The complexity surrounding the definition of a liability occurrence, which may be systemic in nature, means these exposures are commonly overlooked by occurrence programs. While a named-perils approach to defining coverage for property reinsurance is tried and tested, the unforeseen nature of liability exposures require an alternative approach.

While most companies will address known liability exposure through underwriting discipline and portfolio management, it is the unknown exposures that represent the greatest challenge.

To answer the industry’s growing desire to obtain a systemic hedge against group liability risk, Willis Re recently developed a product to respond to complex and unforeseen exposures that cannot be confined to named perils. It recognizes the ability for liability events to emerge after exposures exist on multiple accident years and for losses to transcend theoretical lines of business or territorial boundaries.

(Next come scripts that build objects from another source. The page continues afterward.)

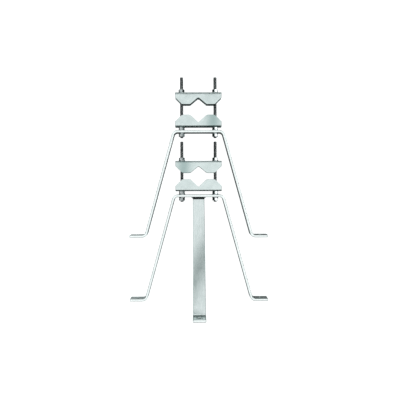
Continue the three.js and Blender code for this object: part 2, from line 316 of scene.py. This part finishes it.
def makeBracketBar(prefix):
    # the bar's line in X and Y, carried along Z across the bar's width
    low, high = placeOf(prefix + "_bracket_bar")
    rise = high[1] - low[1]
    side = legLine(high[0], high[0] - bar["footLength"], bar["plateSpan"] / 2, rise)
    line, along = roundedPath(
        [*side, *[(-x, y) for x, y in side[::-1]]], bar["insideBend"] + bar["thickness"] / 2)
    centre, square = bar["width"] / 2, bar["holeSquare"]
    middle = along[-1] / 2
    holes = [((middle + s * bar["studSpacing"] / 2, centre), bar["studHole"] / 2) for s in (-1, 1)]
    holes += [((u, centre), bar["footHole"] / 2)
              for u in (bar["footHoleInset"], along[-1] - bar["footHoleInset"])]
    us = stations(np.concatenate([along, *[holeMarks(c[0], square) for c, _ in holes]]), bar["spacing"])
    vs = stations([0, *holeMarks(centre, square), bar["width"]], bar["spacing"])
    sheet, quads = sheetWithHoles(us, vs, holes, square)
    x, y = (np.interp(sheet[:, 0], along, line[:, axis]) for axis in (0, 1))
    points = np.stack([x, y + low[1], low[2] + sheet[:, 1]], 1)
    piece = makePiece(prefix + "BracketBar", points, quads, "brackets", prefix + "_bracket_bar",
                      rolledBarZinc, layout=sheet)
    finishSheet(piece, bar["thickness"], bar["edgeRound"])


thirdLeg = {
    "shoulder": 25, "footLength": 27, "holeInset": 13,
    # the painted shadow: heights it fades in over, depths below the plate it fades out over, and how
    # strong
    "paintedShadowRise": (8, 14), "paintedShadowDepth": (5.9, 8.2), "paintedPlateShadow": 0.95,
}


def makeThirdLeg(prefix):
    # a bar of the brackets' thickness and bends: its line in Z and Y, carried along X across its
    # own width, with the plate's shadow painted in a band at the bend below the plate
    low, high = placeOf(prefix + "_third_leg")
    rise = high[1] - low[1]
    side = legLine(high[2], high[2] - thirdLeg["footLength"], thirdLeg["shoulder"], rise)
    line, along = roundedPath([*side, (low[2], side[-1][1])], bar["insideBend"] + bar["thickness"] / 2)
    square = bar["holeSquare"]
    hole = (thirdLeg["holeInset"], 0.0)
    us = stations(np.concatenate([along, holeMarks(hole[0], square)]), bar["spacing"])
    vs = stations([low[0], *holeMarks(0, square), high[0]], bar["spacing"])
    sheet, quads = sheetWithHoles(us, vs, [(hole, bar["footHole"] / 2)], square)
    z, y = (np.interp(sheet[:, 0], along, line[:, axis]) for axis in (0, 1))
    points = np.stack([sheet[:, 1], y + low[1], z], 1)
    # painted shadow: the bend just below the plate is darkened as if the plate shaded it
    fadeIn = np.interp(z, thirdLeg["paintedShadowRise"], (0, 1))
    fadeOut = np.interp(rise - y, thirdLeg["paintedShadowDepth"], (1, 0))
    paintedPlateShadow = thirdLeg["paintedPlateShadow"] * fadeIn * fadeOut
    piece = makePiece(prefix + "ThirdLeg", points, quads, "brackets", prefix + "_third_leg",
                      rolledBarZinc, layout=sheet, values={"paintedPlateShadow": paintedPlateShadow})
    finishSheet(piece, bar["thickness"], bar["edgeRound"])


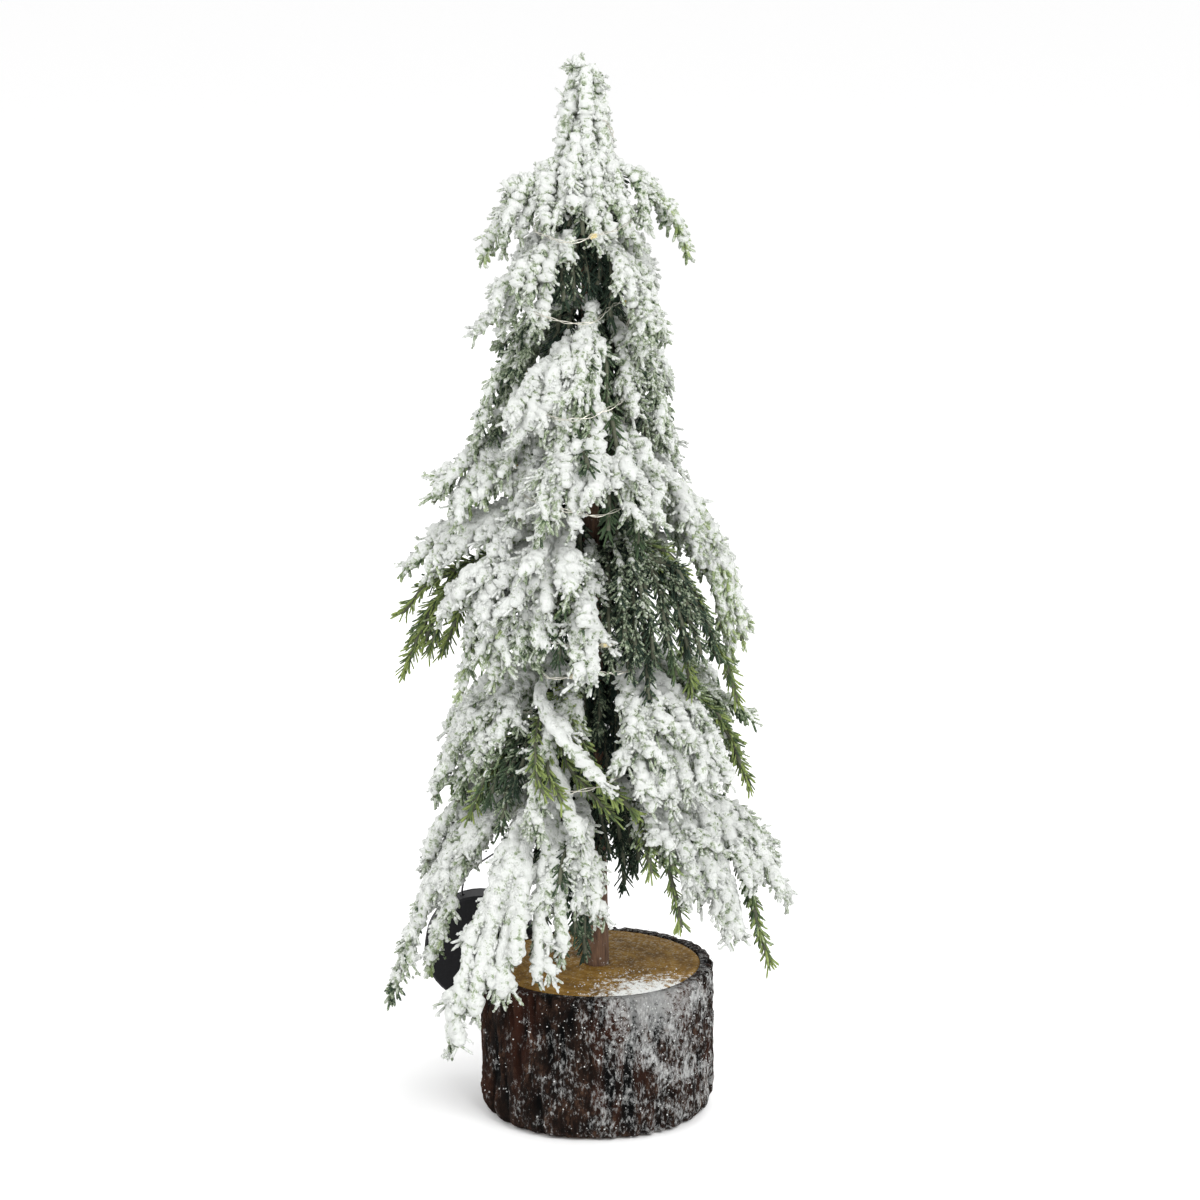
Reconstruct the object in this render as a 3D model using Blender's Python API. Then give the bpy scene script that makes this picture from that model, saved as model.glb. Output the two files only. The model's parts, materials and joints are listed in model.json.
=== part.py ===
# Artificial tabletop fir tree, 0.4 m tall.
# A sawn log with its bark on is the foot.  A taped wire trunk stands in a bore in the log.
# Forty-five wired boughs and a leader bend at the trunk, and a string of small lights winds
# down between them to a round coin-cell case that hangs behind the lowest boughs.
# Metres, +Z up, front of the tree towards -Y, log standing on Z = 0.

import math

import bmesh
import bpy
from mathutils import Vector

for old in list(bpy.data.objects):
    bpy.data.objects.remove(old, do_unlink=True)

MM = 0.001
GAP = 0.3 * MM

# Log
BASE_R = 43.5 * MM
BASE_H = 56.0 * MM
BARK_T = 4.2 * MM
BARK_ROUND = 7.0 * MM
BORE_DEPTH = 20.0 * MM
LOG_STEPS = 48

# Trunk, leaning a little to the tree's left
TREE_H = 400.0 * MM
LEADER_L = 34.0 * MM
TRUNK_R = 4.6 * MM
TRUNK_TOP_R = 1.9 * MM
TAPE_T = 1.6 * MM
TAPE_TOP_T = 0.7 * MM
LEAN = math.radians(0.75)

# Boughs: thickest depth, and breadth as a multiple of the depth
REACH = 79.0 * MM
BOUGH_D = 7.4 * MM
BROAD = 2.2
NARROW = 1.6
BOUGH_SHAPE = (0.22, 0.24, 0.32, 0.6, 0.9, 1.0, 0.95, 0.7, 0.3)
BOUGH_RISE = 2.0 * MM

# Light string
WIRE_R = 0.25 * MM
DROP_R = 1.3 * MM
DROP_L = 5.0 * MM
DROP_PITCH = 100.0 * MM
WIRE_STEP = 10.0 * MM
LEAD_R = 0.4 * MM

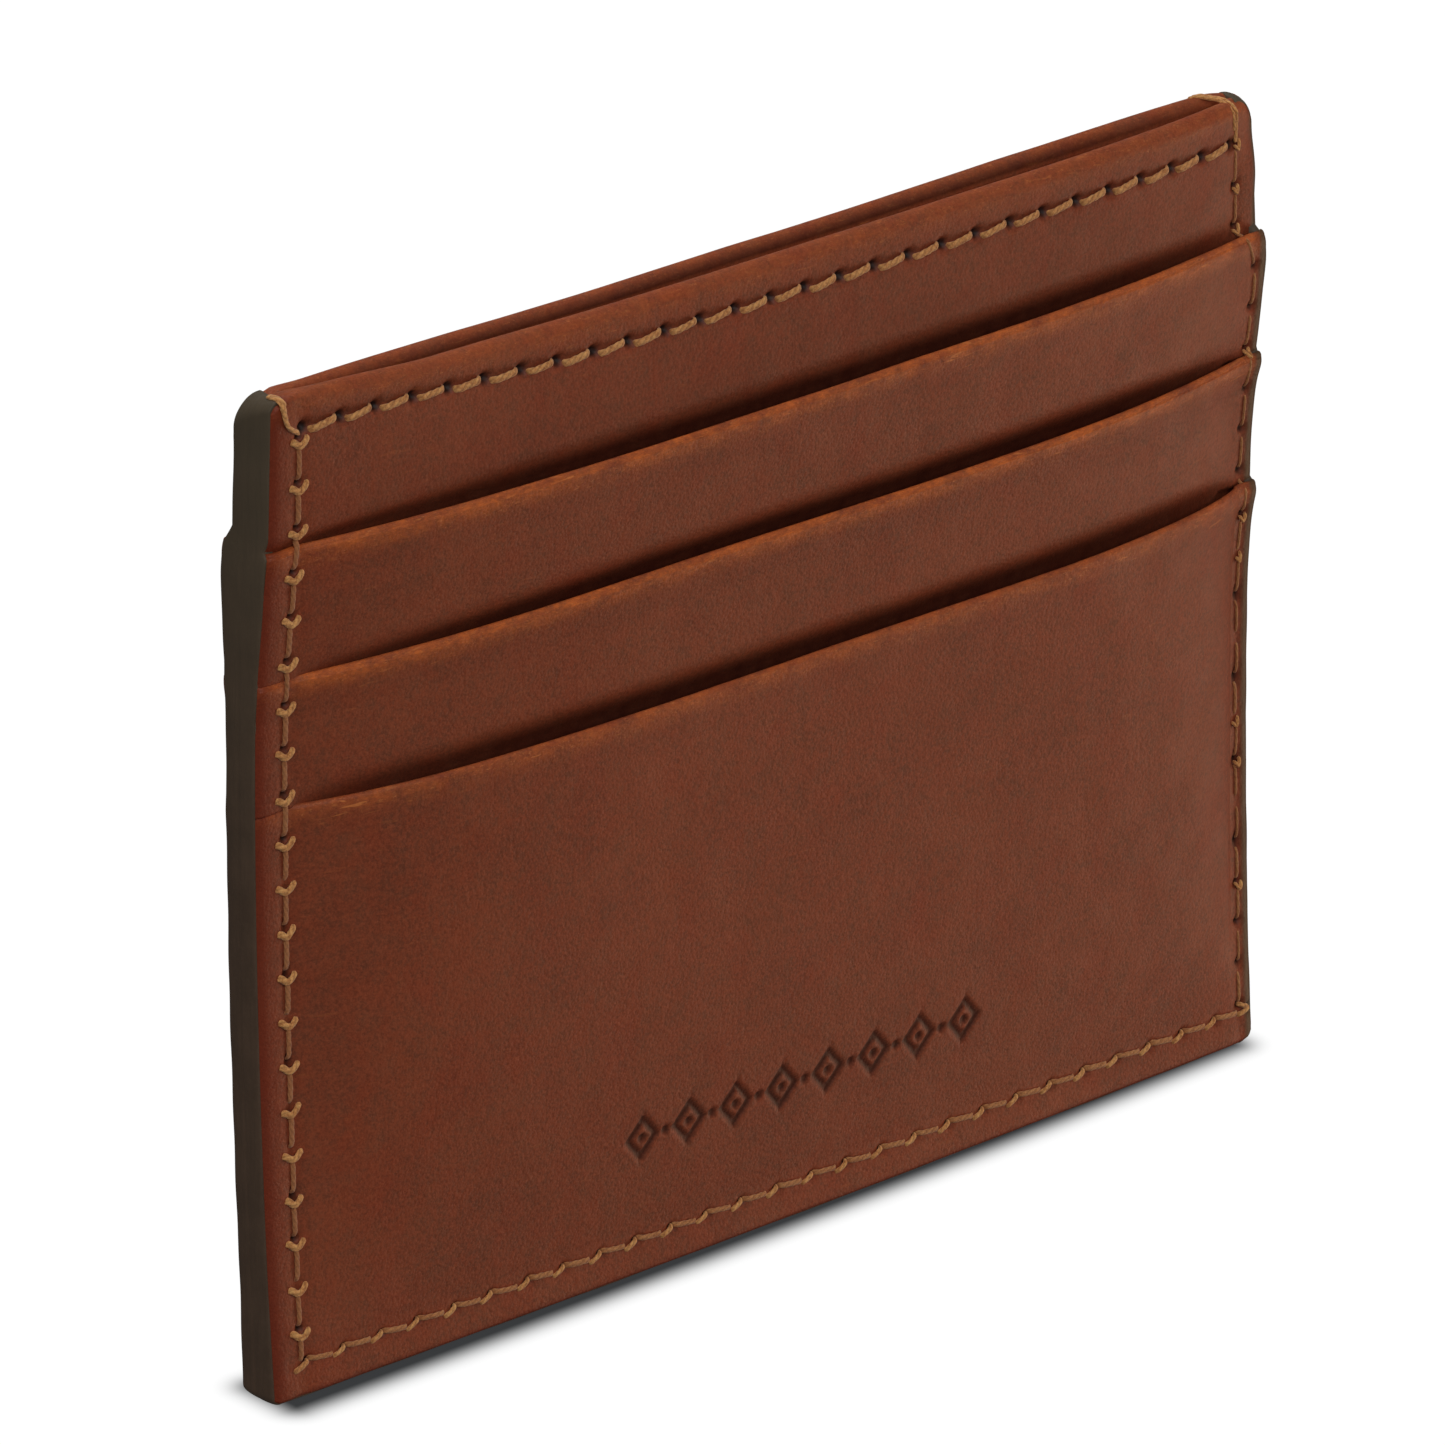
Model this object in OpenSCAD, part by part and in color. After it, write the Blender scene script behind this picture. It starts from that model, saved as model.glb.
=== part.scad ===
// Card holder: two flat leather halves sewn together round three sides.
// Each half is a lined panel with three stepped card pockets on its outer face,
// and a central pocket lies between the two halves.
// X runs along the mouths, Y through the thickness (the front face is at -Y), Z up.
// Every sheet of the front half is drawn between two level surfaces, where a level is the
// distance from the middle plane. The rear half is the front half mirrored.

/* [Overall] */
// Width across the painted side edges
holder_w = 100; // [98:1:106]
// Height from the bottom edge to the top edge
holder_h = 80; // [79:1:84]
// Radius of the two top corners
top_corner_r = 2.8; // [2.6:0.1:3.2]
// Radius of the two bottom corners
bottom_corner_r = 0.8; // [0.7:0.1:0.8]

/* [Leather and cloth] */
// Thickness of the panel leather
panel_t = 0.9; // [0.7:0.05:1.0]
// Thickness of the skived pocket leather
pocket_t = 0.6; // [0.5:0.05:0.8]
// Thickness of the lining cloth of the central pocket
lining_t = 0.15; // [0.1:0.05:0.3]
// Thickness of the cloth tail below a pocket strip
tail_t = 0.25; // [0.15:0.05:0.3]
// Thickness of the board bonded inside each half
board_t = 0.4; // [0.3:0.05:0.5]
// Thickness of the coat of paint on the cut edges
paint_t = 0.25; // [0.2:0.05:0.3]
// How far the paint wraps on to the two faces
paint_lap = 0.1; // [0.05:0.05:0.15]

/* [Pockets] */
// Drop from the top edge to the mouth of the upper pocket
first_mouth_drop = 11; // [10:0.5:12]
// Drop from one mouth to the next
mouth_pitch = 10.4; // [10:0.1:11]
// Depth of the turned top edge of each panel
hem_depth = 16.5; // [15:0.5:17]
// Half the width of the slot that a card slides in
slot_half_w = 43.4; // [43.2:0.1:43.6]
// Free space of each card slot
slot_gap = 0.8; // [0.6:0.05:0.9]
// Half of the free space of the central pocket at its sides
centre_gap = 0.45; // [0.4:0.05:0.6]
// Extra half gap in the middle of the central pocket's mouth
centre_bulge = 0.9; // [0.5:0.1:1.2]
// Height of the seam that closes the upper pocket at its base
upper_base = 21.5; // [21:0.5:22]
// Height of the seam that closes the middle pocket at its base
middle_base = 11.5; // [11:0.5:12]
// Depth of a pocket strip that is covered by the pocket below it
strip_cover = 3.1; // [3:0.1:3.2]

/* [Stitching] */
// Distance of the left and the bottom seam from the outer edge
seam_inset = 2.9; // [2.7:0.1:3.1]
// Distance of the right seam from the outer edge, which is trimmed closer
right_seam_inset = 2; // [1.8:0.1:3]
// Distance from one needle hole to the next
stitch_pitch = 3.4; // [3:0.1:3.8]
// Radius of the sewing thread
thread_r = 0.2; // [0.15:0.05:0.25]
// Length of a stitch as a share of the pitch
stitch_share = 0.8; // [0.7:0.05:0.9]
// Drop from the top edge to the top seam
top_seam_drop = 3.1; // [2.4:0.1:3.4]

/* [Hidden] */

// A hair of clearance between neighbouring sheets and parts
clear = 0.02;

// Heights of the three mouths
upper_mouth = holder_h - first_mouth_drop;
middle_mouth = upper_mouth - mouth_pitch;
lower_mouth = middle_mouth - mouth_pitch;

// Outline of the leather inside the coat of paint
edge_x = holder_w / 2 - paint_t;
base_z = paint_t;
top_z = holder_h - paint_t;
corner_x = holder_w / 2 - top_corner_r;
corner_z = holder_h - top_corner_r;
corner_r = top_corner_r - paint_t;

// The clamped border ends a little inside the seam, and a slot is fully open at slot_half_w
clamp_x = holder_w / 2 - seam_inset - 0.7;
ramp_x = (clamp_x + slot_half_w) / 2;
clamp_z = seam_inset + 1;
open_z = clamp_z + 3.5;

// Heights where the sheets below and behind a pocket begin and end
hem_step = 3;
board_low = open_z + 3;
board_high = holder_h - hem_depth - hem_step;
hem_low = holder_h - hem_depth;
middle_stem = lower_mouth - strip_cover;
upper_stem = middle_mouth - strip_cover;

// A tail ends a little below the seam at its base, and its slot opens just above that seam
foot_drop = 1;
middle_foot = middle_base - foot_drop;
upper_foot = upper_base - foot_drop;
gap_start = 1;
gap_full = 5;

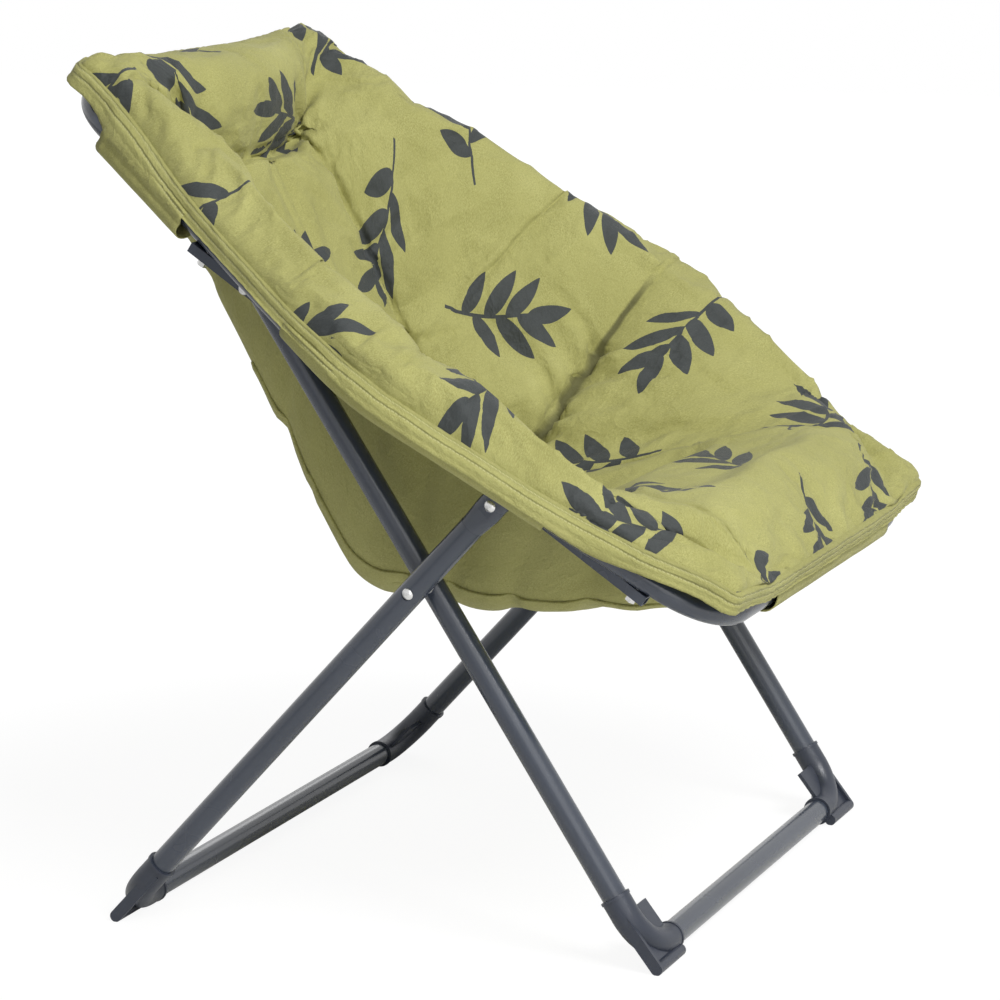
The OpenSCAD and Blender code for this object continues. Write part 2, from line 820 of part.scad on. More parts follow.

Structured as a facility to streamline the process of building reinsurance to address complex tail exposures, all facility reinsurers have agreed to a template wording. Limits up to $400 million per program are available to companies, although the limit available to any one client recognizes that not all companies require the same level of downside protection.

The facility preserves a client’s right to control its reinsurers and is supported by a syndicated panel of reinsurers that can offer the depth of market required to provide cross-cycle
resilience and efficient price discovery.

Conclusively, insurers have been afforded the benefit of effective reinsurance for event-based threats in the property market that have been responsive, resilient and efficient.

Focus now shifts to the equivalent on liability business.

Indeed, a recent report from A.M. Best suggests that over the 35 years from 1977 to 2013, almost half of all financial impairments have been driven by casualty threats versus less than 10% from property-based risk. An effective hedge for such threats is invaluable and long overdue.